Late Col Rai’s action is not akin to the above. He was providing frontline leadership. It is usual in the RR for the CO to move to the spot with his QRT and take charge. Let us not fault him on that at all. I am not aware whether he was wearing a BPJ; he must have been because that is an SOP. Possibly, for a momentary break in SOPs he stepped out from cover to examine for himself where the target area was. That is when possibly he was shot at. A case of sheer bad luck but then people have to realize that officers of our Army have this passion to be there with the men and facing the same odds that their men face. If it is not so, no individual under fire is going to raise his head. The presence of a CO with them energizes all ranks. That is the risk that Late Col Rai took and no one can fault him for it. Given the situation I would have done exactly what he did. There is an element of such risk which goes with your responsibility. That is why we are all saying that Late Col MN Rai, YSM, sacrificed his life in the finest tradition of the Indian Army. Such acts need not be faulted, for the sake of the officer – man relationship which exists in our Army.”
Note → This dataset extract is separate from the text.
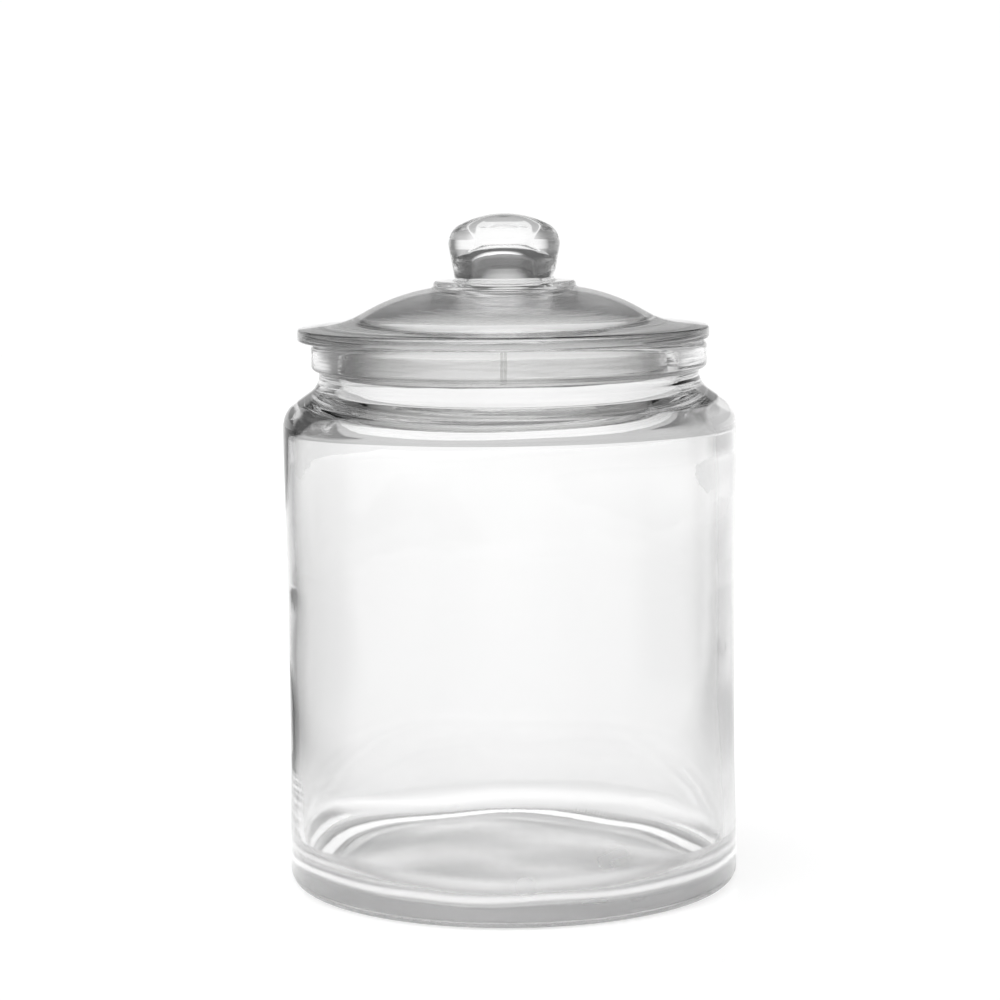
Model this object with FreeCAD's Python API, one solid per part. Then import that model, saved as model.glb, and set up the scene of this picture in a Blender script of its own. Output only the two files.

Leadership in the army is walk the talk. Harold AcAlindon once said, “Do not follow where the path may lead. Go instead where there is no path and leave a trail. ” That is exactly what our brave soldiers do, when they are battling the enemy. They leave a trail behind them, a trail that few us can comprehend, much less follow. To such an army, what tribute or homage do I pay? My eyes are filled with unshed tears, knowing that while they lay down their lives to protect us, their families miss them in the everyday routine. A song heard, a festival celebrated, a birthday party hosted, a movie watched…how does one get over the vaccuum. The absence of that one person in the family leaves a void that can never be fulfilled, a dark gash that cuts through the family every time they think of him. I have lost friends who died fighting for us. The families feel proud….yet, there is an emotional part that dies with the soldier. A mother whose youth snapped over her son’s death, a father who weeps silently rocking himself on a chair, grandparents who keep wondering why it couldn’t be them, instead of their grandson, a wife who feels is presence in everything around her.
For my part, I can only spread the word, share my feelings and help build an awareness of what is it that our Armed Forces are all about. Remember, we have a confirmed threat against our country and I for one am grateful for the Indian Armed Forces sitting in deserts, on snowy peaks and plains all through out the year. I see three commonalities.
(1) Passion. The Indian Armed Forces runs on this one factor…passion to serve the nation, passion to protect, passion to be the best.
(2) This brings me to the second commonality…we are all Indians. Yes, we fuss, we have differences of opinions, but we are all Indians and not hyphenated Indians.
(3) The third and most important commonality is the fact that we all bleed red.
And from where I am, it is the same red blood that is seeping through my land, turning the colour of the soil, choking me, numbing me and a silent cry…how many more, how many more?